David Séchard (dah-VEED say-SHAHR), a naïve printer who is the victim of knavery throughout his life. Even his avaricious father cheats him when he sells the son his business. David’s friendship for Lucien Chardon, his brother-in-law, also costs him a great deal. David spends his time working on a new process for making paper and eventually loses his business. All turns out well in the end, as Lucien Chardon sends him a large sum of money and David’s father dies leaving him well off.

Lucien Chardon

Lucien Chardon (lew-SYAH[N] shahr-DOH[N]), an unscrupulous but attractive poet, David’s brother-in-law. His escapades help to disgrace his sister and her husband and to ruin them financially for a time. After an affair with an aristocratic woman ends in his being found in her bedroom, he goes to Paris to lead a dissolute life as a journalist and man-about-town, living at the expense of David and Eve and an actress who is his mistress.

Eve Chardon

Eve Chardon, Lucien’s sister, who marries David Séchard. She lavishes love and money on her scapegrace brother.
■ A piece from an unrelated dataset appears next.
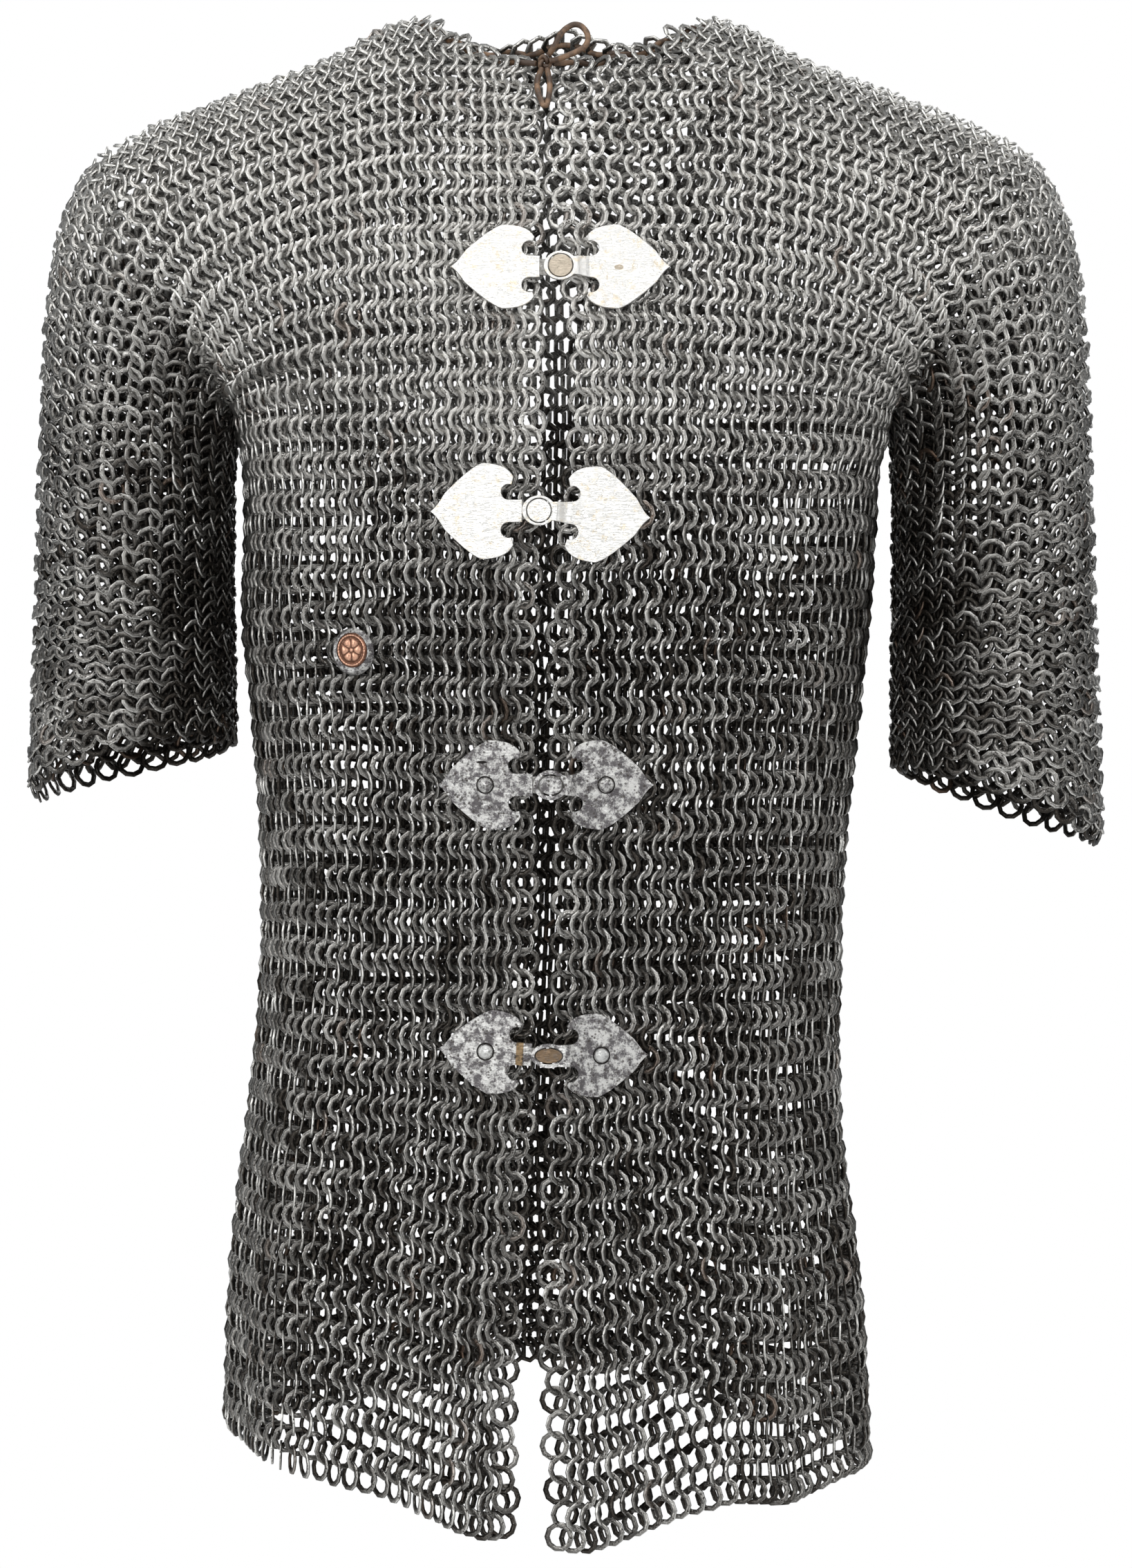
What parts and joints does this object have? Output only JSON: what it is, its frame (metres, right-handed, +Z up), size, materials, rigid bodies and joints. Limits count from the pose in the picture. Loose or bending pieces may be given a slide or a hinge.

After her husband becomes involved with his paper-making process, she tries vainly to save his printing business by taking over its management.

Mme de Bargeton

Mme de Bargeton (deh bahr-zheh-TOH[N]), Lucien’s first mistress. When her affair with him is discovered, she takes him to Paris, where she later leaves him penniless. She becomes the wife of the comte du Châtelet.

M. de Bargeton

M. de Bargeton, elderly first husband of Mme Bargeton. Despite his age, he fights a duel in defense of his wife’s honor.

M. Petit-Claud

M. Petit-Claud (peh-TEE-kloh), an unscrupulous lawyer who helps David’s business rivals, even though David is his client.

The Cointet Brothers

The Cointet Brothers (kwahn-TAY), David’s business rivals in the printing business. They cheat him out of his paper-making invention and his print shop.

Coralie

Coralie (koh-rah-LEE), an actress who becomes Lucien’s mistress.

M. Séchard

M. Séchard, David’s avaricious father. He refuses to help his son financially to keep him out of debtors’ prison.

A Spanish priest

A Spanish priest, who hires Lucien to act as a front in his unscrupulous dealings.